Exercise
Below is a listing; restate from it, character for character, the lines beginning at the line holding "return pieces" and ending at the line holding "obj.data.transform(world)", both included.

# # #

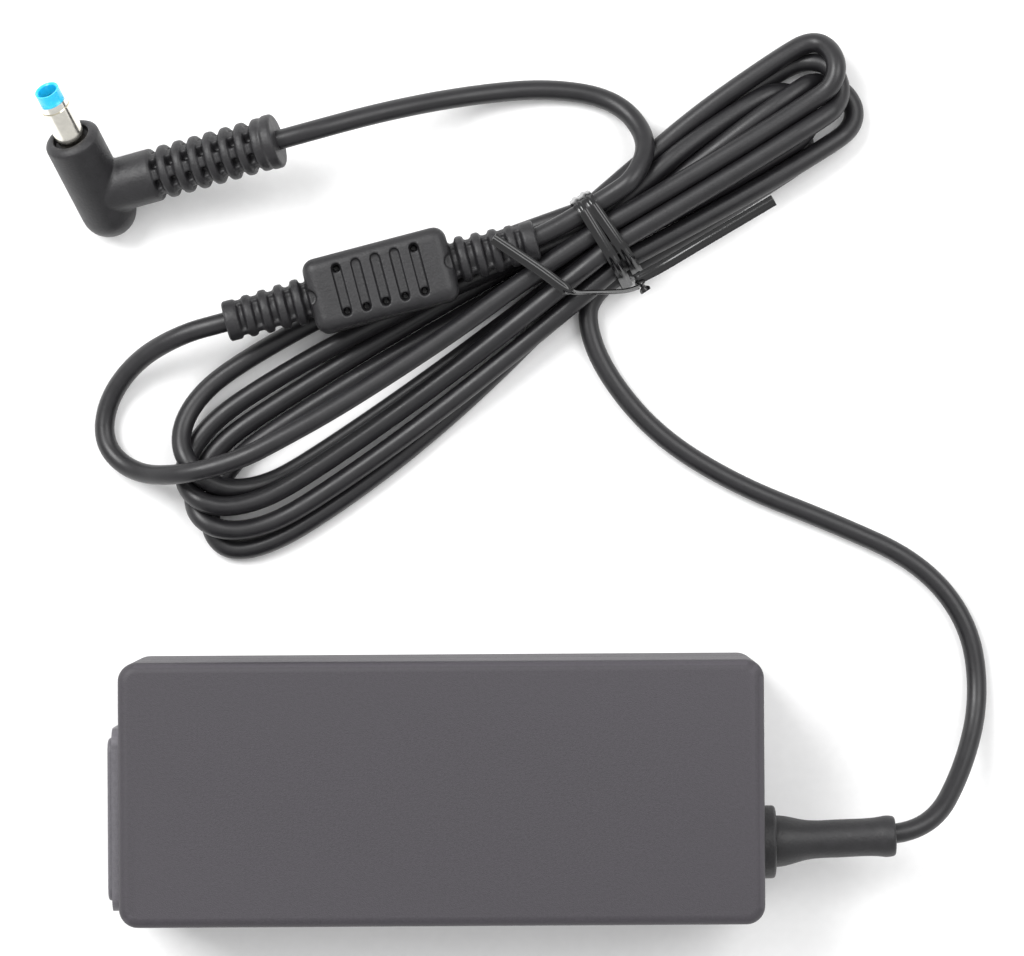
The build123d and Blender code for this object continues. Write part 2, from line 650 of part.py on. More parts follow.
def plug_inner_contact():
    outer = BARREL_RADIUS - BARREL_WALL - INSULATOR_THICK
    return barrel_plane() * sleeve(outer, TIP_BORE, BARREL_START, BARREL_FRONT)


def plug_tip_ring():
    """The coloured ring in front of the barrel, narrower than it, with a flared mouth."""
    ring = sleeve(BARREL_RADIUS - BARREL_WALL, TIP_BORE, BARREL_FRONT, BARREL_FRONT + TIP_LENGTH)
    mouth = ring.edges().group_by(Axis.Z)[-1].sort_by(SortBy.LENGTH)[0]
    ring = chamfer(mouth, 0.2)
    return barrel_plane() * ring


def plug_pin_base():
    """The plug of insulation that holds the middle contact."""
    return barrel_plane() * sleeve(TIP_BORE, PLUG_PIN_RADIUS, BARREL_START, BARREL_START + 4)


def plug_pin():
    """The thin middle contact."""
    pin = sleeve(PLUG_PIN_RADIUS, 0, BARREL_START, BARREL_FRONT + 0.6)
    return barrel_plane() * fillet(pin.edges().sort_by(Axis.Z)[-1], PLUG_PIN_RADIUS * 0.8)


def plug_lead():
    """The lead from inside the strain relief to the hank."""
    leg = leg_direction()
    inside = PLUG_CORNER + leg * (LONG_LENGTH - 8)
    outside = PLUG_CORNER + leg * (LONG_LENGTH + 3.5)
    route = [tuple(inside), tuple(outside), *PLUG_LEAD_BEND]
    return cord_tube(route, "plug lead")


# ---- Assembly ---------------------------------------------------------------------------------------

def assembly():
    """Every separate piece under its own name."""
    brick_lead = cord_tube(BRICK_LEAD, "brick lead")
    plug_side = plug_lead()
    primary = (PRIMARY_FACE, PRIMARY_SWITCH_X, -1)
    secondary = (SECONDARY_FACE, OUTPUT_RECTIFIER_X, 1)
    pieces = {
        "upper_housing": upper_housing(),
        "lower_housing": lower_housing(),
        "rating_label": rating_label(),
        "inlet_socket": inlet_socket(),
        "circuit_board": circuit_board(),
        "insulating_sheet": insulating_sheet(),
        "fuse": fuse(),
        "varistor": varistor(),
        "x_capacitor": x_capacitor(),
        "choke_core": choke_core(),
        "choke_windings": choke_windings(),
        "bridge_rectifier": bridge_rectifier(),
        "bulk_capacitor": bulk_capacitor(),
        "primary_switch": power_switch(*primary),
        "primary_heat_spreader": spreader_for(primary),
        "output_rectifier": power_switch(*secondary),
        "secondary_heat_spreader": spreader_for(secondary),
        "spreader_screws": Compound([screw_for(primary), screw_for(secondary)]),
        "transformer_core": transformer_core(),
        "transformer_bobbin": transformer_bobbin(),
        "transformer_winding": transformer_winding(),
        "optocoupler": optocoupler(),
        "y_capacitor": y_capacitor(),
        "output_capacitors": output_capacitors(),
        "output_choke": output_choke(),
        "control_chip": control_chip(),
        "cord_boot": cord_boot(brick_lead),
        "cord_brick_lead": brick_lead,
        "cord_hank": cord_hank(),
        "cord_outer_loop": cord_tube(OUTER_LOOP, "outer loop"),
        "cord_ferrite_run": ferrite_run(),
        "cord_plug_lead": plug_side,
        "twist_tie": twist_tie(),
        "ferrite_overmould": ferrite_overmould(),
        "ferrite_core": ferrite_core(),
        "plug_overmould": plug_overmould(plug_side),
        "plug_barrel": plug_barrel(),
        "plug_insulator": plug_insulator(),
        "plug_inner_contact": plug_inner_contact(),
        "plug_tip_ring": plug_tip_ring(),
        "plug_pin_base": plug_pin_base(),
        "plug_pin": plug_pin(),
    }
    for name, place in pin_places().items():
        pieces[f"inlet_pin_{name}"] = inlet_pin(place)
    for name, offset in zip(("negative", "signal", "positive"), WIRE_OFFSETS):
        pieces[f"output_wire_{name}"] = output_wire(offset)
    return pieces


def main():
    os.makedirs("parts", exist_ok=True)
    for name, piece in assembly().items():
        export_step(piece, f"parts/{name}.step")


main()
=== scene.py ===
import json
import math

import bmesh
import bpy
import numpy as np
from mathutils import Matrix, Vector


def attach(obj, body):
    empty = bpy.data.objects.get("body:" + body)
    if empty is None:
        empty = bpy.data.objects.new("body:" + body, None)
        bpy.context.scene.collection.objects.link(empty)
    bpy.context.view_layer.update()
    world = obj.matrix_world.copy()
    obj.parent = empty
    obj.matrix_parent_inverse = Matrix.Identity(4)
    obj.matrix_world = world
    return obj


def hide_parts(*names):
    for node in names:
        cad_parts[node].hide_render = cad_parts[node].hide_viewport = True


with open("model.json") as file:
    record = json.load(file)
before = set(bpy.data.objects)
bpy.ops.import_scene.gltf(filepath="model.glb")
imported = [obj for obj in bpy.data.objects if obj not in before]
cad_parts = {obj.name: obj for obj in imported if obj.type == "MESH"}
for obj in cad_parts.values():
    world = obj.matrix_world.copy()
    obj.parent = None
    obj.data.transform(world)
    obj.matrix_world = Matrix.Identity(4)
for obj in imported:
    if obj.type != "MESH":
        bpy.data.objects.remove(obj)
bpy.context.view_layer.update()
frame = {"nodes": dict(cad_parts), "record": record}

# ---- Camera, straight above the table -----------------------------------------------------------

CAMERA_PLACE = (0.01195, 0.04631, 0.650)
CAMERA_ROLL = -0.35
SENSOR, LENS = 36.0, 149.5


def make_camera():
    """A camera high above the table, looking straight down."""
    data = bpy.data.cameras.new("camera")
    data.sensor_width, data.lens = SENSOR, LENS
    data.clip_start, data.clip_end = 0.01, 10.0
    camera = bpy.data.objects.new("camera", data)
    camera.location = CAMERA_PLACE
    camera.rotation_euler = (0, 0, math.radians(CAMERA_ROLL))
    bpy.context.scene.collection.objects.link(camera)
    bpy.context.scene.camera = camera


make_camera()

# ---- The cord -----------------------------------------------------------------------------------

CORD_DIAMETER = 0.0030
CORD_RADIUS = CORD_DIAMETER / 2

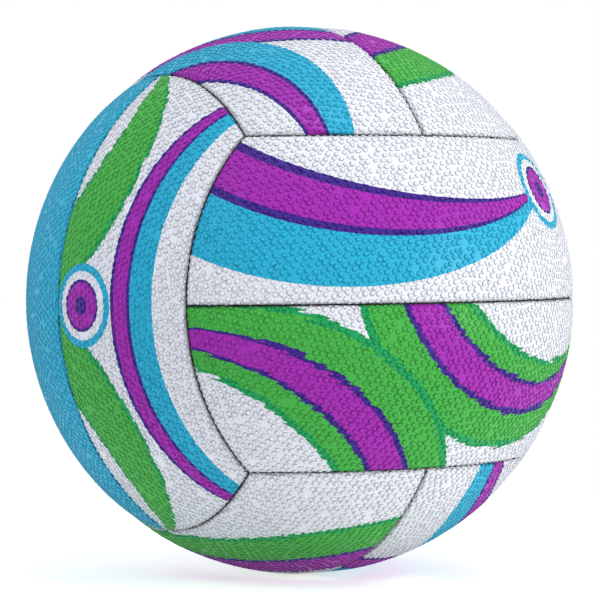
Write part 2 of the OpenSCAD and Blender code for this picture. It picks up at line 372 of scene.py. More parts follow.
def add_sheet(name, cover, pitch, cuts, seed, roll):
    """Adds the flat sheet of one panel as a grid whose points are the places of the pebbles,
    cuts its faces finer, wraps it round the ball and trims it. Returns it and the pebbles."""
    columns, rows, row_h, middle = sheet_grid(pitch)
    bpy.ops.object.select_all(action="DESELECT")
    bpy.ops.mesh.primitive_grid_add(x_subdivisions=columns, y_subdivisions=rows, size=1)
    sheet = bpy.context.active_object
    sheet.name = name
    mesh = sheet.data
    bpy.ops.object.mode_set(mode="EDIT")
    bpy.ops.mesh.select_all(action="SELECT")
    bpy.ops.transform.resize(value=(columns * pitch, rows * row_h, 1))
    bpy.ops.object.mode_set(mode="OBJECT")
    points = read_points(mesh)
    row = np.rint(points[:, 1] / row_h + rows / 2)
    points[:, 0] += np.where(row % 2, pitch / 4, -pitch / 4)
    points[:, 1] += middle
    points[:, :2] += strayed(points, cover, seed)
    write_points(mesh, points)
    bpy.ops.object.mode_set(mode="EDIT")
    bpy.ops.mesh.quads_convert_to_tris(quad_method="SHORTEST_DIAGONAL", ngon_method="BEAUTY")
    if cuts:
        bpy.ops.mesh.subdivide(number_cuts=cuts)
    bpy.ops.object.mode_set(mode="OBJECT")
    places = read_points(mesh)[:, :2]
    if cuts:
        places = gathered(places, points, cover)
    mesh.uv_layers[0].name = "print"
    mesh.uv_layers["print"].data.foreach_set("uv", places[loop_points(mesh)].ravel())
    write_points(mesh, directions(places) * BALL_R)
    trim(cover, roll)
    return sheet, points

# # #

Result of this task
    return pieces


def main():
    os.makedirs("parts", exist_ok=True)
    for name, piece in assembly().items():
        export_step(piece, f"parts/{name}.step")


main()
=== scene.py ===
import json
import math

import bmesh
import bpy
import numpy as np
from mathutils import Matrix, Vector


def attach(obj, body):
    empty = bpy.data.objects.get("body:" + body)
    if empty is None:
        empty = bpy.data.objects.new("body:" + body, None)
        bpy.context.scene.collection.objects.link(empty)
    bpy.context.view_layer.update()
    world = obj.matrix_world.copy()
    obj.parent = empty
    obj.matrix_parent_inverse = Matrix.Identity(4)
    obj.matrix_world = world
    return obj


def hide_parts(*names):
    for node in names:
        cad_parts[node].hide_render = cad_parts[node].hide_viewport = True


with open("model.json") as file:
    record = json.load(file)
before = set(bpy.data.objects)
bpy.ops.import_scene.gltf(filepath="model.glb")
imported = [obj for obj in bpy.data.objects if obj not in before]
cad_parts = {obj.name: obj for obj in imported if obj.type == "MESH"}
for obj in cad_parts.values():
    world = obj.matrix_world.copy()
    obj.parent = None
    obj.data.transform(world)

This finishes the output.